Prognosen halten derzeit zwar nicht lange – laut der mittelfristigen des Fiskalrates vom 6. Juni aber ist in Österreich heuer mit einem Budgetdefizit von 2,9 Prozent und einer Schuldenquote von 79,9 Prozent des Bruttoinlandsprodukts zu rechnen, bis 2026 werde diese kontinuierlich auf 67,7 Prozent des BIPs sinken.

"Was man aber schon tun sollte, ist, strukturelle Reformen vorzubereiten", sagt Schratzenstaller. Der Grund: Die Belastung des Faktors Arbeit sei mit Einkommenssteuern, Sozialversicherungsabgaben und Lohnnebenkosten hoch. Auch die Einnahmen aus Umweltsteuern, darunter die Mineralölsteuer als größter Posten, spielten zuletzt eine geringere Rolle. "Vermögen aber wird kaum besteuert, das sorgt auch für ein soziales Ungleichgewicht", sagt Schratzenstaller.

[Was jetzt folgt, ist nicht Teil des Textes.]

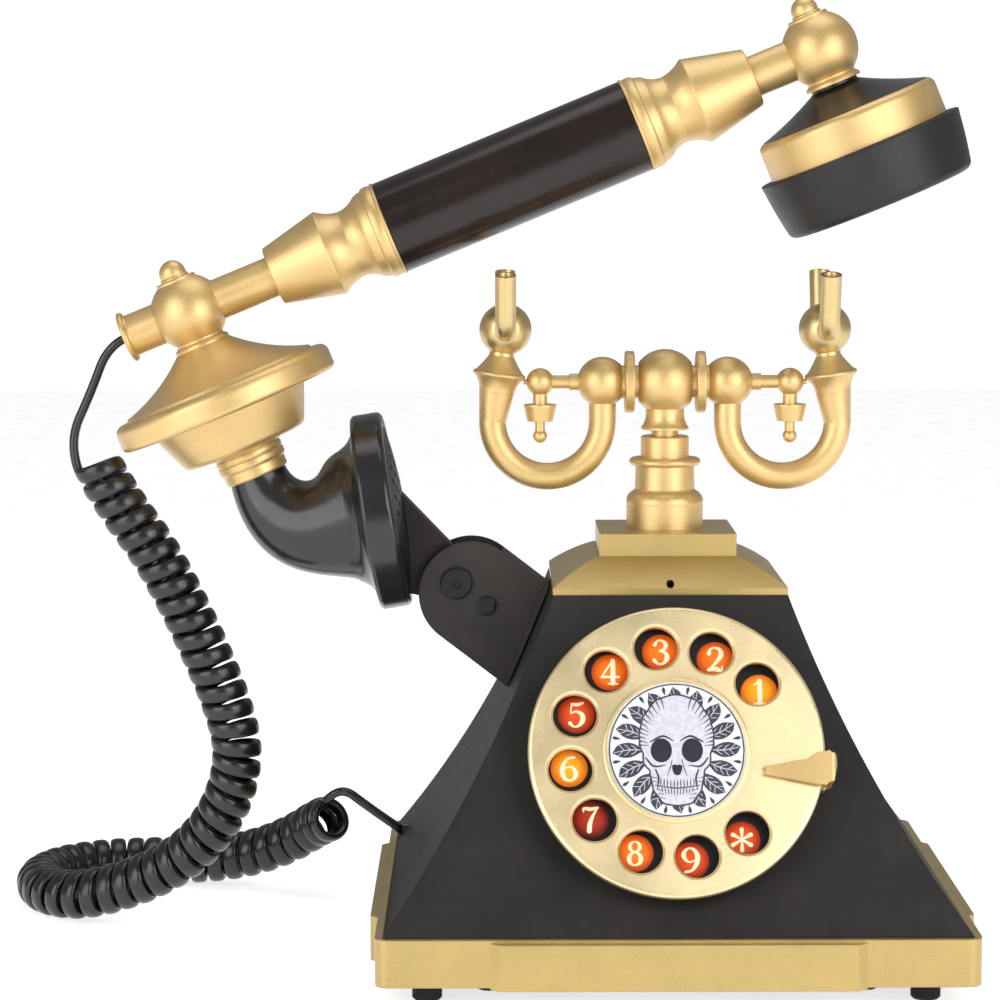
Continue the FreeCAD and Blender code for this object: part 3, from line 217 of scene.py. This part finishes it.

Ein Wiedereinführen von Erbschafts- und Schenkungssteuern, "weil es hierbei empirische Evidenz für weniger Ausweichreaktionen gibt als bei laufenden Steuern auf Vermögen". Mit Wegzugsbesteuerungsregelungen, also dass die Steuerpflichtigkeit nicht sofort, sondern auch nach einem Umzug in ein anderes Land erst nach einigen Jahren endet, könnte man Ausweichreaktionen zusätzlich vermindern.

"Wichtig und richtig wäre es, sich auf hohe Erbschaften zu konzentrieren und nicht die breite Masse", sagt Schratzenstaller. "Das Vererben oder Verschenken eines durchschnittlichen Eigenheims muss jedenfalls steuerfrei bleiben." Auch bei Unternehmen brauche es Ausnahmen und Stundungsregelungen, damit diese nicht Zahlungsschwierigkeiten kommen. "Außerdem ist es unbedingt notwendig, über Privatstiftungen zu reden, in denen die großen Vermögen enthalten sind."

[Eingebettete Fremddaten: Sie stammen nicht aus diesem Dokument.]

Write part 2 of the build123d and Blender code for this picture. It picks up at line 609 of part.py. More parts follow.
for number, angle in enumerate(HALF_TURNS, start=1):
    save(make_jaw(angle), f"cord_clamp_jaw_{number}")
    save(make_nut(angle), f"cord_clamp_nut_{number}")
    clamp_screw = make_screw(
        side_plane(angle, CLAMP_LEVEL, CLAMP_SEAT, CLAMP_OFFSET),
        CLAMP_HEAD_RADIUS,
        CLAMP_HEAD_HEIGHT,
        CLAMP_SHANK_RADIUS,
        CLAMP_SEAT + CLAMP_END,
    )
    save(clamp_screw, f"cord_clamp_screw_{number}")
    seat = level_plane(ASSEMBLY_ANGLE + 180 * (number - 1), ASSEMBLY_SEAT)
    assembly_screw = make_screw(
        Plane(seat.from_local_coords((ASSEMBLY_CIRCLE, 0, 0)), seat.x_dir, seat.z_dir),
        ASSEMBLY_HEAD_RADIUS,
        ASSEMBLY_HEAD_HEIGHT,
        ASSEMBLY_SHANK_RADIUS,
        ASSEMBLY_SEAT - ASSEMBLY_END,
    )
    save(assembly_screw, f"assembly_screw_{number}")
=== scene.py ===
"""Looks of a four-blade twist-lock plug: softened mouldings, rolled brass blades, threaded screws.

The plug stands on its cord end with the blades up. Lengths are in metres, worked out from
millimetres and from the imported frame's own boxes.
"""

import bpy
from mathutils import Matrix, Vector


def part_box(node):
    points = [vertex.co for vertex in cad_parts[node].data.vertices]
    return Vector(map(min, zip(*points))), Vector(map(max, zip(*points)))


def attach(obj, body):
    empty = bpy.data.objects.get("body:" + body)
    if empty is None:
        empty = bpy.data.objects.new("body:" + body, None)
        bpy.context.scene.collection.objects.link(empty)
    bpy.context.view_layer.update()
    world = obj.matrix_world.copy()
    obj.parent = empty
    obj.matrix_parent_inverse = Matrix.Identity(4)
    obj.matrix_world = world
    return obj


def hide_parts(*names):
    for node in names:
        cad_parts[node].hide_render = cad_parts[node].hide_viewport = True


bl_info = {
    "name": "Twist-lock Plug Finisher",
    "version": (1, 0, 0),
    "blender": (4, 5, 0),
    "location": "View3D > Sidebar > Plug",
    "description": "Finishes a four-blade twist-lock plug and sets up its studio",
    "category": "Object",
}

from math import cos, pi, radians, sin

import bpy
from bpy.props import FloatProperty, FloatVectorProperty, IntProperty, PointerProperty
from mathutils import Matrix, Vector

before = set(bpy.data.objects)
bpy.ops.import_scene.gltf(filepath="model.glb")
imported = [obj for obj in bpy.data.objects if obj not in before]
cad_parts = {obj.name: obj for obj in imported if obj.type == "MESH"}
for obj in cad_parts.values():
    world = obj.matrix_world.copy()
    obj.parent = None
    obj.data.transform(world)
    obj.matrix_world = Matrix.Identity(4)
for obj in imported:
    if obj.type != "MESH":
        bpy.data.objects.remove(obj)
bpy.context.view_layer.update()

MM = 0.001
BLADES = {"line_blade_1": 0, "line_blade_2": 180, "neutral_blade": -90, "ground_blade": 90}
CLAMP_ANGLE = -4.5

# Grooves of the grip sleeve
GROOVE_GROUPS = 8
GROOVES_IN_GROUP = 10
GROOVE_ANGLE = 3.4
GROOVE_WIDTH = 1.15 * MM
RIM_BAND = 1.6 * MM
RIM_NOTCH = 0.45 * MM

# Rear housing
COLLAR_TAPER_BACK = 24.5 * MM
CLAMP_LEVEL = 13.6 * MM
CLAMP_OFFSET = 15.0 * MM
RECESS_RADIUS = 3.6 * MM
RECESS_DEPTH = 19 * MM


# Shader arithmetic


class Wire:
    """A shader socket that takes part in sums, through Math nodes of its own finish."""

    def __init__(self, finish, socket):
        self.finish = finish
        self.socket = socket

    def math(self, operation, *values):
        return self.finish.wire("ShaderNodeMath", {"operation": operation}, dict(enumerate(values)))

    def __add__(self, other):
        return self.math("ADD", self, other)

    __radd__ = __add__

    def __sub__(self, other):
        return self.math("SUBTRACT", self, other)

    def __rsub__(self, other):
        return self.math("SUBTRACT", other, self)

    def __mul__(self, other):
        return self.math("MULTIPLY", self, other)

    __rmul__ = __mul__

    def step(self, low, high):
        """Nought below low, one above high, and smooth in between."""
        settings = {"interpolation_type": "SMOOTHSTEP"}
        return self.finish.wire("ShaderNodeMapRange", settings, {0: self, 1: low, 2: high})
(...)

Erhöhung der Grundsteuern hilft Gemeindefinanzen

Um Erbschafts- und Schenkungssteuern wieder einzuführen, aber auch, um die Grundsteuern zu erhöhen, ist laut Schratzenstaller ein "vernünftiges Bewertungssystem von Wohnimmobilien und Grundstücken Voraussetzung". Denn: "Die dramatische Unterbewertung von Immobilien- im Vergleich zu Kapitalvermögen war ja der Grund für den Verfassungsgerichtshof, diese Steuern aufzuheben." Die Grundsteuern orientieren sich im Wesentlichen am Wert der Immobilien in den 1970ern, sagt auch Mitterer.

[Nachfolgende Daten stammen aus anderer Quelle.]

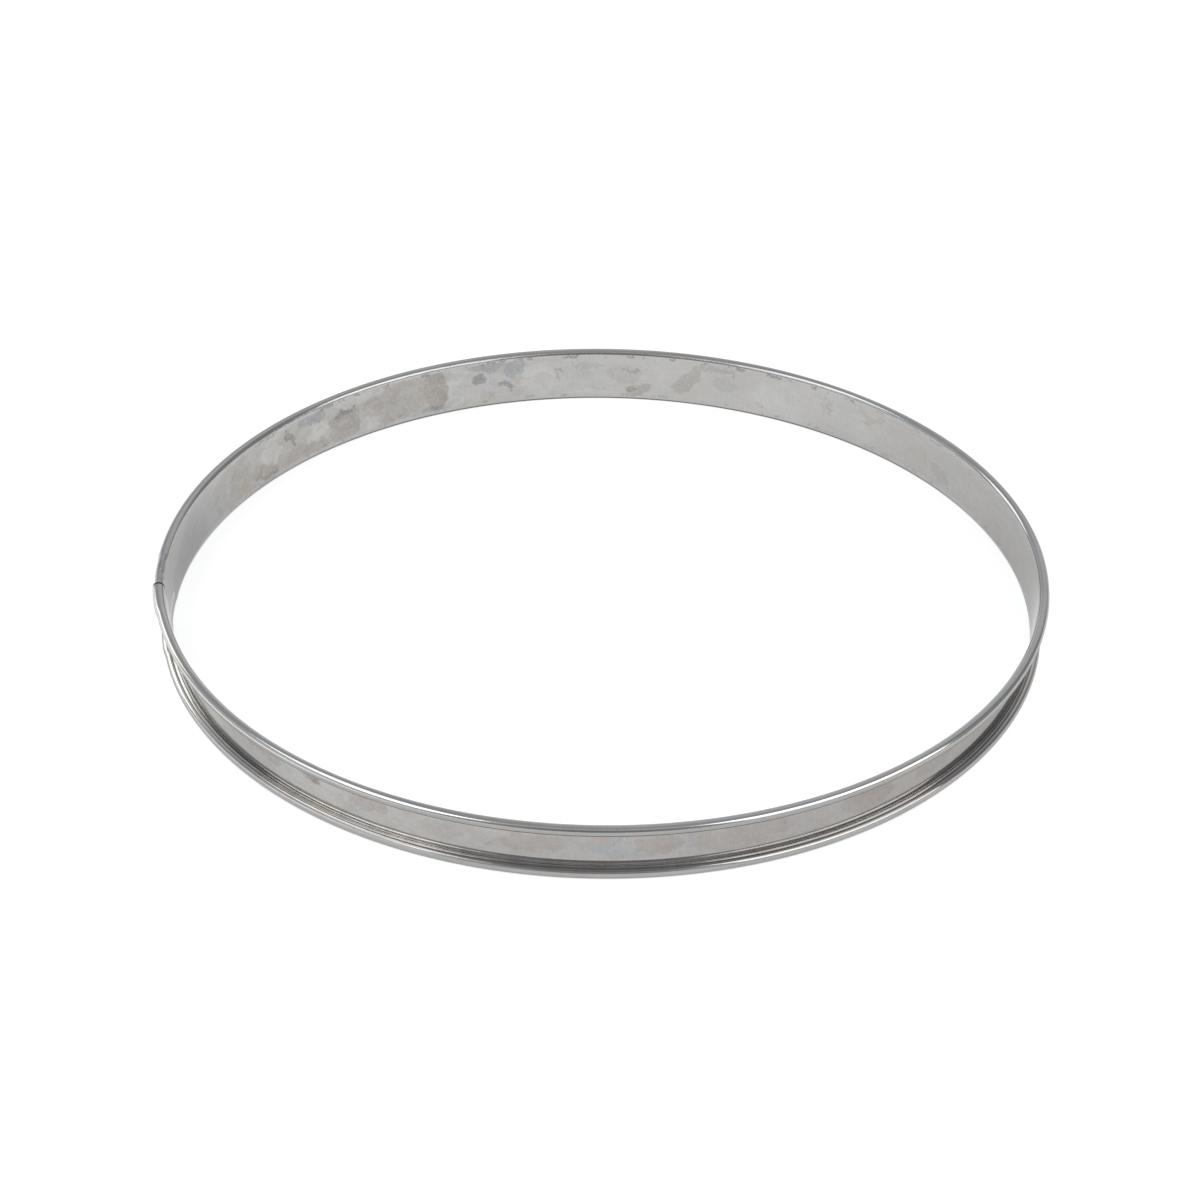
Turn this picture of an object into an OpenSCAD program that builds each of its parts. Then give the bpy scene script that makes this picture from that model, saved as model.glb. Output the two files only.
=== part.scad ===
// Tart ring: one strip of thin sheet with both edges rolled outward into hollow beads.
// The strip is bent round, and the tongue at one end sits in the sleeve at the other end.
// Origin: centre of the circle that the ring stands on. +Z up.

/* [Ring] */
// Diameter over the upper bead
ring_d = 300; // [160:1:340]
// Height over both beads
ring_h = 20; // [15:0.5:35]
// How much further out the upper bead stands than the lower one, all round
lean = 1.2; // [0:0.1:2]

/* [Rolled edges] */
// Thickness of the sheet
sheet_t = 0.5; // [0.4:0.05:0.6]
// Outer diameter of the rolled beads
bead_d = 3.5; // [3.2:0.1:4.5]
// Gap between a bead's free edge and the wall
lip_gap = 0.15; // [0.1:0.05:0.3]

/* [Lap seam] */
// Direction of the sleeve's mouth, counted from +X
seam_at = 187; // [180:1:350]
// Length of the sleeve that is opened to its full width, from its mouth
sleeve_l = 14; // [13:1:30]
// Length of the tongue inside the sleeve
tongue_in = 12; // [6:1:13]
// Length of the tongue left in view before the mouth
tongue_out = 14; // [6:1:25]
// How much narrower than the plain beads the tongue's beads are
squeeze = 0.7; // [0.5:0.05:0.75]
// Play round the tongue's beads inside the sleeve's beads
seam_play = 0.05; // [0.03:0.01:0.1]
// Depth to which the weld melts the two walls into each other
weld = 0.05; // [0.02:0.01:0.1]
// Length of each neck, where the plain strip narrows to the tongue or widens to the sleeve
neck_l = 5; // [3:1:8]

/* [Hidden] */
// Facets of a preview: round the ring, and round a bead
ring_fn = 240;
bead_fn = 48;
// Short steps that the tongue's neck is made of
tongue_steps = 6;
// Short steps that the sleeve's neck is made of, fewer as the sleeve widens far less
sleeve_steps = 2;
// Part of its own length by which a step of a neck reaches into its neighbours
step_lap = 0.1;

tongue_d = bead_d - squeeze;
sleeve_d = tongue_d + 2 * (sheet_t + seam_play);
lean_angle = atan(lean / (ring_h - bead_d));
// Radius of the wall's inner face, carried down to the floor
foot_r = ring_d / 2 - bead_d / 2 * (1 + 1 / cos(lean_angle)) - (ring_h - bead_d / 2) * tan(lean_angle);

// A form of the strip is [bead diameter, diameter of the bead that its bead is centred in, gap at
// the free edges, shift towards the axis]. The gap of the sleeve lets the tongue's wall through.
plain = [bead_d, bead_d, lip_gap, 0];
sleeve = [sleeve_d, sleeve_d, sheet_t + 2 * seam_play, 0];
tongue = [tongue_d, sleeve_d, lip_gap, seam_play + weld];

// Angle that a length along the ring takes up
function turn(l) = 360 * l / (PI * ring_d);

// Sector that reaches past radius r, from angle 0 to angle a
module sector(r, a) {
    steps = 4;
    polygon(concat([[0, 0]], [for (i = [0:steps]) 2 * r * [cos(a * i / steps), sin(a * i / steps)]]));
}

// Bead of outer diameter d: the sheet leaves the wall at -X, rolls over the top and round to a free
// edge that stops short of the wall
module curl(d, gap) {
    open_angle = acos((d / 2 - sheet_t - gap) / (d / 2));
    difference() {
        circle(d = d, $fn = bead_fn);
        circle(d = d - 2 * sheet_t, $fn = bead_fn);
        rotate(180) sector(d / 2, open_angle);
    }
}

// Section of the strip in one form, in its place on the ring: the wall leans, and has a bead at
// either edge
module strip(form) {
    d = form[0];
    seat_d = form[1];
    gap = form[2];
    wall_l = (ring_h - seat_d) / cos(lean_angle);
    centre_r = foot_r + seat_d / 2 * (tan(lean_angle) + 1 / cos(lean_angle));
    translate([centre_r, seat_d / 2]) rotate(-lean_angle) translate([-form[3], 0]) {
        translate([-d / 2, 0]) square([sheet_t, wall_l]);
        translate([0, wall_l]) curl(d, gap);
        mirror([0, 1]) curl(d, gap);
    }
}

// A section bent round the axis, from one angle to another
module bend(from, to) {
    rotate(from) rotate_extrude(angle = to - from, $fn = ring_fn) children();
}

// The strip as it changes from one form to another
module neck(from, to, form_a, form_b, steps) {
    step = (to - from) / steps;
    for (i = [0:steps - 1])
        bend(from + (i - step_lap) * step, from + (i + 1 + step_lap) * step)
            strip(form_a + (form_b - form_a) * (i + 0.5) / steps);
}

module tart_ring() {
    mouth = seam_at;
    sleeve_end = mouth + turn(sleeve_l);
    tongue_root = mouth + 360 - turn(tongue_out);
    tongue_tip = mouth + 360 + turn(tongue_in);
    color("silver") {
        bend(mouth, sleeve_end) strip(sleeve);
        neck(sleeve_end, sleeve_end + turn(neck_l), sleeve, plain, sleeve_steps);
        bend(sleeve_end + turn(neck_l), tongue_root - turn(neck_l)) strip(plain);
        neck(tongue_root - turn(neck_l), tongue_root, plain, tongue, tongue_steps);
        bend(tongue_root, tongue_tip) strip(tongue);
    }
}

tart_ring();
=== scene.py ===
"""Tart ring of thin stainless sheet, on a plain pale floor under soft studio light."""
import math
import bpy
from mathutils import Matrix, Vector


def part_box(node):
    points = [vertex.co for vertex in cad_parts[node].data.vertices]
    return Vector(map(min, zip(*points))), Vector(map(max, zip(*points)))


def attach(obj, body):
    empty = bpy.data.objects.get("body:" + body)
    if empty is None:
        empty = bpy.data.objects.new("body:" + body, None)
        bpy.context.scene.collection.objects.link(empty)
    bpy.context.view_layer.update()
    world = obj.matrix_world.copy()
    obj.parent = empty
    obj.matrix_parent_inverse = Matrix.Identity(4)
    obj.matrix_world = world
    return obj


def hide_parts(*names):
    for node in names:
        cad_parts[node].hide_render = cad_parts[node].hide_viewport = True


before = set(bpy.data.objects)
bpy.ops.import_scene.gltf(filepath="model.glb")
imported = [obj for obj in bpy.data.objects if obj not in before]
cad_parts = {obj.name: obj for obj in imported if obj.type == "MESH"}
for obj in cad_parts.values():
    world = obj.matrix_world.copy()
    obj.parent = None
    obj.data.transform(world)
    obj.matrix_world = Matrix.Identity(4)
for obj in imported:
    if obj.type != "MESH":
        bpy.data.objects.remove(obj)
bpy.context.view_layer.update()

MM = 0.001

# The ring's sizes in millimetres, as in the part's source apart from the gap at the free edges. The two
# outer ones come from the frame.
ring_low, ring_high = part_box("tart_ring")
OUTER_R = min(-ring_low.x, -ring_low.y, ring_high.x, ring_high.y) / MM
RING_H = (ring_high.z - ring_low.z) / MM
LEAN = 1.2
SHEET_T = 0.5
BEAD_D = 3.5
LIP_GAP = 0.05
SEAM_AT = 187.0
SLEEVE_L = 14.0
TONGUE_IN = 12.0
TONGUE_OUT = 14.0
SQUEEZE = 0.7
SEAM_PLAY = 0.05
NECK_L = 5.0
# The visual piece keeps a hair of room between the tongue and the sleeve
HAIR = 0.012
# Worn edge of the sheet
CHAMFER = 0.06
# How far the upper bead stands out from the true circle at the ring's two sides and at the seam, in
# millimetres, and how far the seam's part reaches to either side, in degrees
SIDE_BULGE = 0.40
SEAM_BULGE = 0.38
SEAM_BULGE_REACH = 7.0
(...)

Die Einnahmen der Gemeinden aus Grundsteuern seien innerhalb der vergangenen zehn Jahre nur um 23 Prozent angestiegen, die Ertragsanteile an den Steuern des Bundes aber um 44 Prozent, "also nur halb so stark", rechnet die Verwaltungsexpertin vor. Deshalb rät auch sie mittelfristig zur Vorbereitung der "seit vielen Jahren aufgeschobenen" Grundsteuerreform.

Die Berechnung der Einheitswerte ist im Übrigen nicht nur lange her, sie war auch kompliziert. "Für die Bewertung sollte es aber keine Rolle spielen, mit welchem Dach ein Gebäude gedeckt ist, sondern künftig die Lage entscheidend sein", schlägt Mitterer vor. Ein Zinshaus in der Leopoldstadt in Wien wäre damit höher bewertet als eines in Floridsdorf, ein Grundstück in Mödling jedenfalls noch deutlicher als im Waldviertel – und damit mehr Grund- genauso wie Erbschafts- und Schenkungssteuern fällig.

Mittelfristig sollten sich diese oder künftige Bundesregierungen auch wieder mit der Effizienz in der Verwaltung beschäftigen. "Ich verstehe schon, dass es in den kurzfristigen Feuerlöschaktionen in der Krise dafür wenig Zeit bleibt", sagt Schratzenstaller, die dabei an Ineffizienzen im Bildung- und im Gesundheitswesen erinnert.

Auch Mitterer erinnert an das notwendige Geld für Zukunftsinvestitionen – Stichworte: Klimaschutz, Kinderbetreuung, Bildung. "Auf der Gemeindeebene könnte man mit Kooperation und Fusionen Effizienzen heben, also größere Einheiten schaffen."